La sidra Vaera que nous lisons ce Chabbat met en scène la confrontation entre Moïse, venu réclamer pour son peuple le droit de quitter l’Egypte, et Pharaon dont le cœur s’endurcit, en dépit des premières plaies qui s’abattent sur le pays.
Moïse, une fois encore, a essayé de convaincre l’Eternel qu’il n’était pas, tant vis-à-vis des Hébreux que du souverain de l’Egypte, l’homme de la situation :
« Voici, les enfants d’Israël ne m’ont pas écouté, et comment Pharaon m’écouterait-il ? J’ai les lèvres incirconcises.»1
S’il n’a, bien entendu, pas été relevé de sa mission, l’Eternel dans un verset à la formulation sidérante, lui accorde de l’aide :
« Alors l’Eternel dit à Moïse : « Regarde ! Je fais de toi un dieu à l’égard de Pharaon et Aaron ton frère sera ton prophète. »2
Ainsi, tant face aux Hébreux que face à Pharaon, Moïse et Aaron sont investis d’un rôle différent. C’est cette différence que j’aimerais interroger en même temps que la signification du handicap de Moïse.
A bien des égards, Moïse et Aaron incarnent deux types distincts de rapport au Peuple et l’on peut considérer que la qualité différente de leur élocution en est, à la fois, symptôme et symbole. Trois exemples, venus d’horizon sensiblement différents, peuvent aider à l’envisager :
En 1934, Arnold Schönberg « achève » son opéra Moïse et Aaron. 3 La différence d’élocution entre les deux frères y joue un rôle dramatique majeur. Tandis qu’Aaron chante, Moïse s’exprime tout au long de l’œuvre en « Sprechgesang », ce « Parlé-chanté » à mi-chemin entre le chant proprement dit et la parole, où l’on peut entendre une incarnation saisissante de son bégaiement. Le livret laisse clairement apparaître, face à Aaron, plus proche du Peuple, homme d’image, homme de négociation et de compromission au moment de l’adoration du Veau d’or, un Moïse exigeant face à des Hébreux toujours rétifs à l’entendre et le suivre, gardien de la pureté de la Parole biblique :
(Acte I, sc.2) : [Moïse] « Dans le désert, la pureté / de la pensée vous nourrira, vous fera subsister, avancer…

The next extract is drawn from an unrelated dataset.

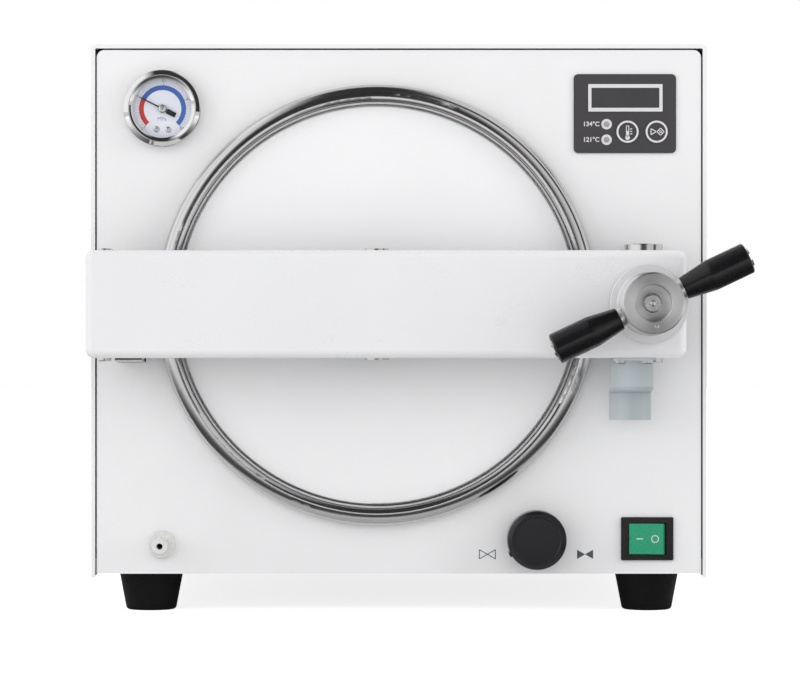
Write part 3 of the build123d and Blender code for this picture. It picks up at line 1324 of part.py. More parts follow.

[Aaron] « … Et l’Eternel vous permet de voir / une image de votre bonheur matériel dans chaque prodige spirituel.
L’Omniscient sait que vous êtes / un peuple d’enfants ; et d’enfants, il n’attend pas / ce qui est difficile aux grands. »
(Acte II, sc.3) : [Aaron, devant le Veau d’or] : « Cette image atteste qu’en tout ce qui est vit un dieu / immuable, tel un principe, / est la matière, l’or / que vous avez donné. »
(Acte III, sc.1) : [Aaron est enchainé] :
[Aaron] : « Je devais parler en images / toi en concepts ; / m’adresser au cœur, toi parler au cerveau.
[Moïse] : Toi, dont le verbe s’écoule emporté / par l’image, tu demeures, / tu vis toi-même parmi les images / que tu prétends former pour le peuple. / Aliéné de l’origine, de l’idée, / ni le verbe ni l’image / ne te suffisent…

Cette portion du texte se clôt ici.